RIYADH: Saudi Arabia and all other member states of the six-nation Gulf Cooperation Council (GCC) are on course to become the latest to require the use of graphic warning labels on every cigarette packet brought into their territories.
Some of the pre-selected photos from the World Health Organization (WHO) explaining the health hazards pictorially will be published onto cigarette packets coming into the Kingdom and the other Gulf states within a few weeks from now.
“The graphics on tobacco products will warn the users about the perils of smoking more strongly,” said Tawfik Khoja, director general of the Executive Board of the Health Ministers’ Council for the GCC states, here Thursday.
The new packaging, he said, will be introduced across the GCC in an effort to stop young smokers from becoming addicts, said Khoja. The plan is very important keeping in view the fact that about 22,000 people in the Kingdom die every year due to smoking-related diseases, according to the available statistics.
The number of such deaths is alarmingly high in the GCC. “Smoking is a serious problem that must be addressed on priority basis”, said Khoja. He further said: “If we look at the magnitude of this problem and its detrimental effects on health, society and economy, rapidly growing number of smokers of different ages who squander their money on smoking and the increasing rate of diseases caused by smoking, we will realize that it is important for all civil organizations to join forces to combat tobacco.”
He called on the young smokers to start to think about the dangers of smoking and either stop or cut down the number of cigarettes they are smoking. “We are committed to implementing the decision to put the graphics as per the plan endorsed by the expert GCC committees, and we are also mulling further measures to discourage smoking in the Gulf states,” said Khoja.
Asked whether the governments in the GCC member countries will go ahead with the implementation to publish the graphics explaining the dangers of smoking on cigarette packets, Khoja said that “the Gulf governments will go ahead despite pressure from lobbies representing tobacco companies to delay or cancel the GCC decision.”
Moreover, the GCC still hopes to introduce an increased percentage of tax on tobacco products, added Khoja.
Asked about the graphics that have been selected by the WHO for printing on cigarette packs, he said that cigarette manufacturers are required to add graphic images, such as damaged lungs or infected jaws, on cigarette packets to warn consumers about the hazards of smoking.
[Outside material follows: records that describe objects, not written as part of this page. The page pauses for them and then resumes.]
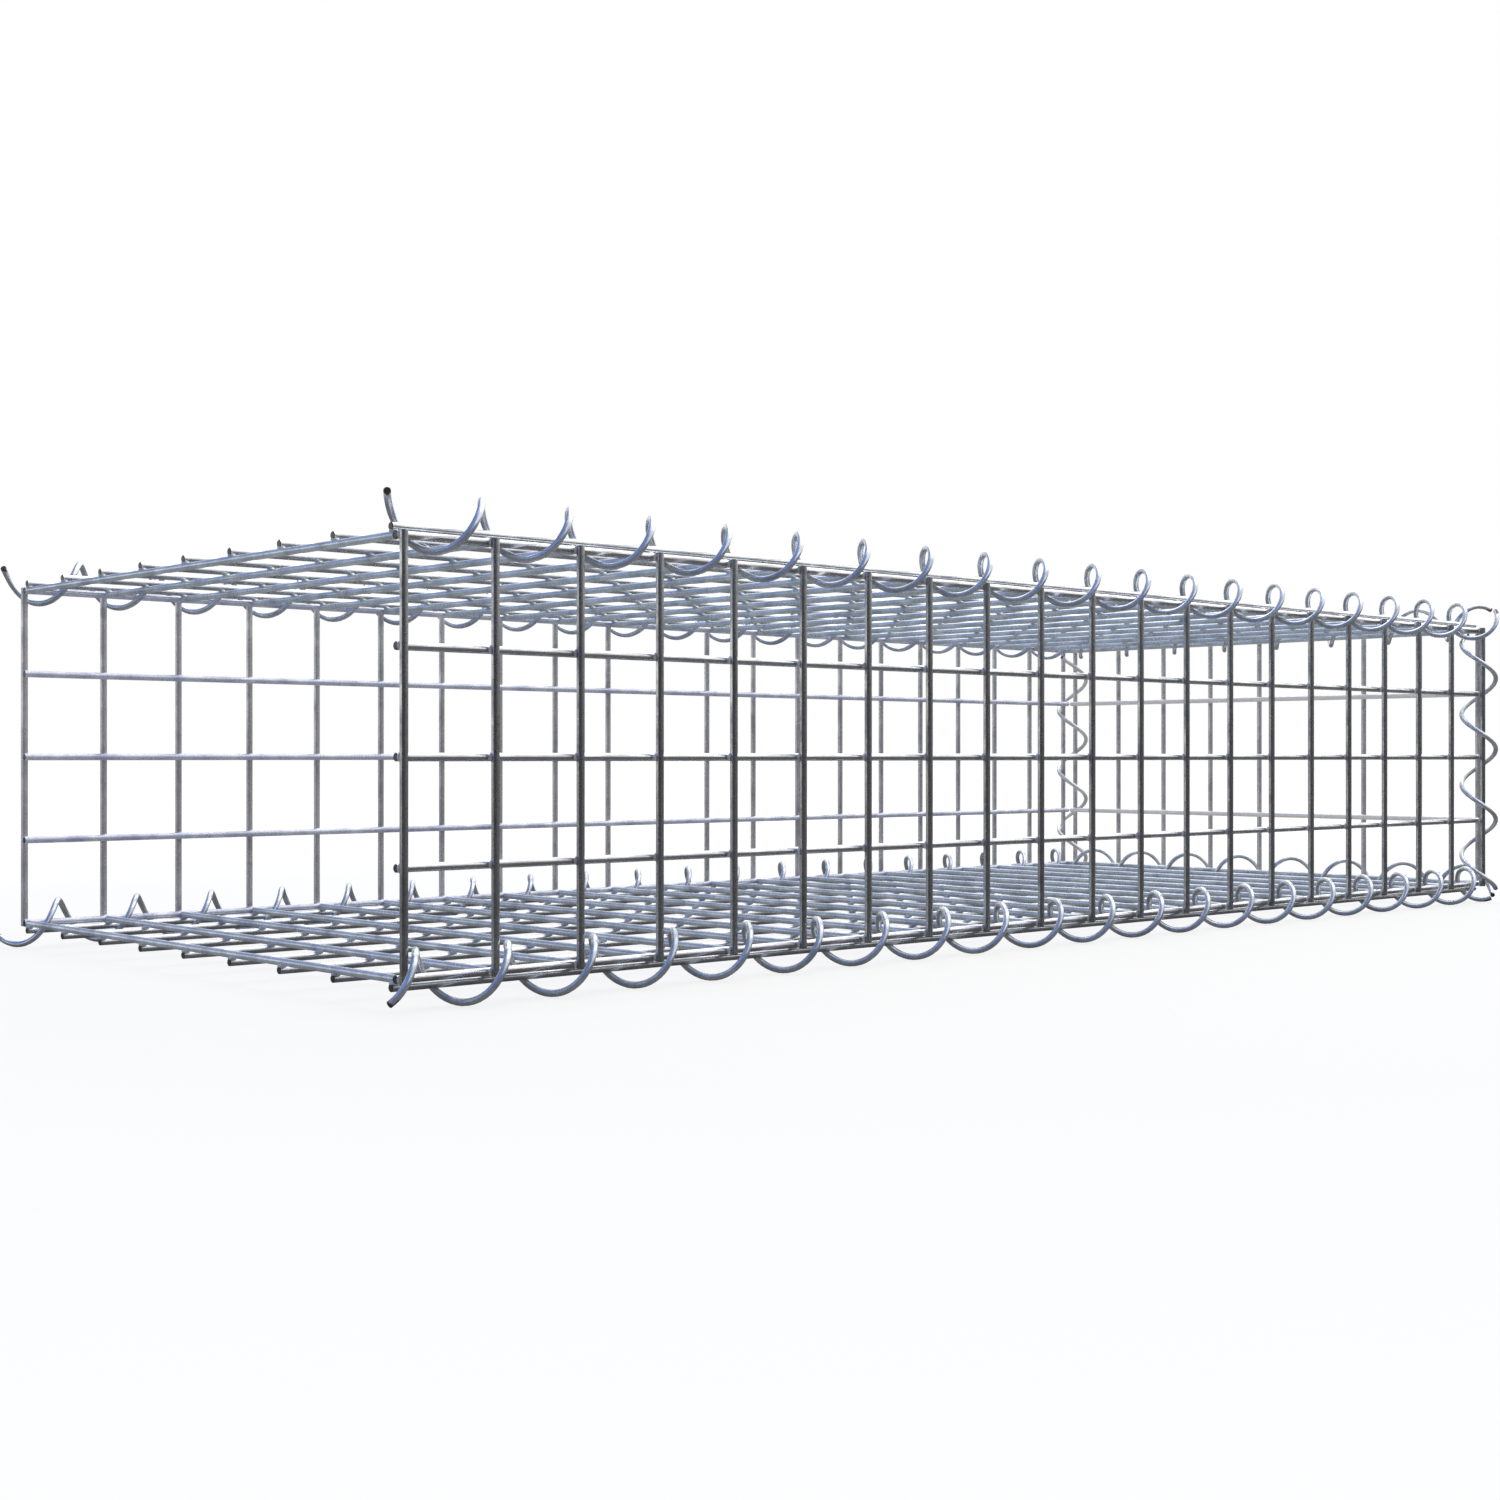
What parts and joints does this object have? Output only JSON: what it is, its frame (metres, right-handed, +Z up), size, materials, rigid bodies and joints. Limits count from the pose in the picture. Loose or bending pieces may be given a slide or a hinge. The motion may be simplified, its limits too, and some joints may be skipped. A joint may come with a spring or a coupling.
{
  "type": "gabion basket",
  "caption": "Oblong cage of welded galvanised wire mesh, open at one end, its edges laced with wire spirals, to be filled with stones.",
  "frame": {"origin": "on the ground, under the middle of the whole basket", "axes": "+X along the basket, from the open end to the closed end; +Y from the front panel to the back panel; +Z up"},
  "size_m": [1.0384, 0.4466, 0.2369],
  "materials": {
    "mesh_wire": "hot-dip galvanised, dull grey with a faint blue cast and slight mottling",
    "lacing_wire": "galvanised, brighter and bluer than the mesh"
  },
  "bodies": {
    "root": {"front_panel_uprights": "mesh_wire", "front_panel_line_wires": "mesh_wire", "back_panel_uprights": "mesh_wire", "back_panel_line_wires": "mesh_wire", "top_panel_line_wires": "mesh_wire", "top_panel_cross_wires": "mesh_wire", "bottom_panel_line_wires": "mesh_wire", "bottom_panel_cross_wires": "mesh_wire", "end_panel_uprights": "mesh_wire", "end_panel_line_wires": "mesh_wire", "top_front_spiral": "lacing_wire", "top_back_spiral": "lacing_wire", "bottom_front_spiral": "lacing_wire", "bottom_back_spiral": "lacing_wire", "end_top_spiral": "lacing_wire", "end_bottom_spiral": "lacing_wire", "end_front_spiral": "lacing_wire", "end_back_spiral": "lacing_wire"}
  },
  "joints": []
}
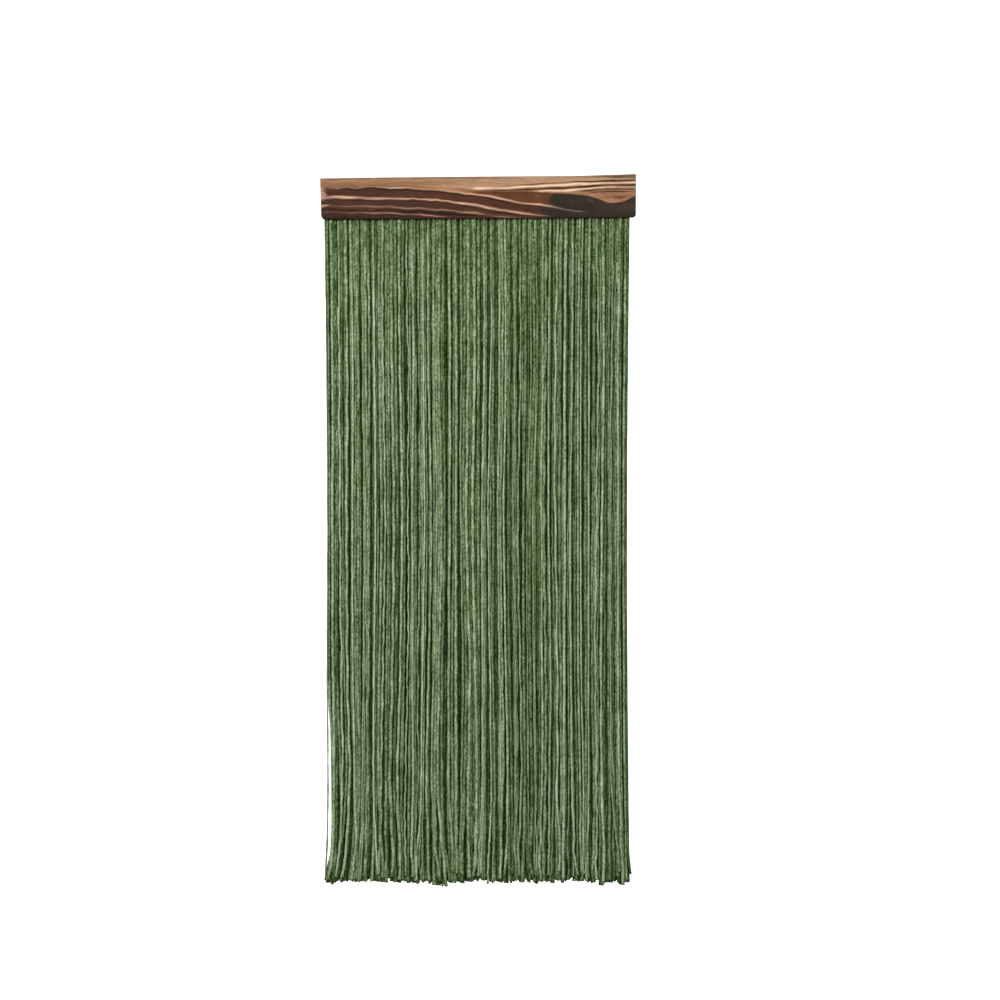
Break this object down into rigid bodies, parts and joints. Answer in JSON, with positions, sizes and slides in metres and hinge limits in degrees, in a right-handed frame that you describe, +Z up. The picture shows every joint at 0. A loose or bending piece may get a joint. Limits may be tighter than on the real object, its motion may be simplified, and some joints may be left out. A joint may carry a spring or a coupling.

Images should be used along with written warnings and should be big enough to cover at least 30 percent of the space on the packet.
According to estimates, 4 million people in the GCC smoke more than 50 billion cigarettes a year. Several countries including Brazil, Britain, Canada, India, Iran, Mexico, New Zealand, Pakistan, Singapore, Taiwan and Thailand have imposed the pictorial warnings. However, a plan by the US to require images on cigarette packs starting Sept. 22 was defeated after a court on Friday ruled that the planned images went beyond “pure attempts to convey information to consumers.”
“They are unabashed attempts to evoke emotion (and perhaps embarrassment) and browbeat consumers into quitting,” the US Court of Appeals in Washington said. Tobacco companies took the US Food and Drug Administration to court on the grounds that the cigarette labels violated the First Amendment of the US Constitution. US officials said that around 450,000 Americans die each year from smoking-related causes, costing the US economy $ 200 billion annually in medical expenses and lost productivity.
In Australia, however, the Australian High Court has rejected a challenge by multinational tobacco companies against the government’s tobacco plain packaging legislation. Under the new law, “cigarettes and other tobacco products sold in Australia after Dec. 1 must be in drab olive/brown packaging with no brand logos or colorful designs. Brand names will be restricted to small, generic type. The packaging will also include large health warnings and may include disturbing graphics depicting the ill-health effects of smoking.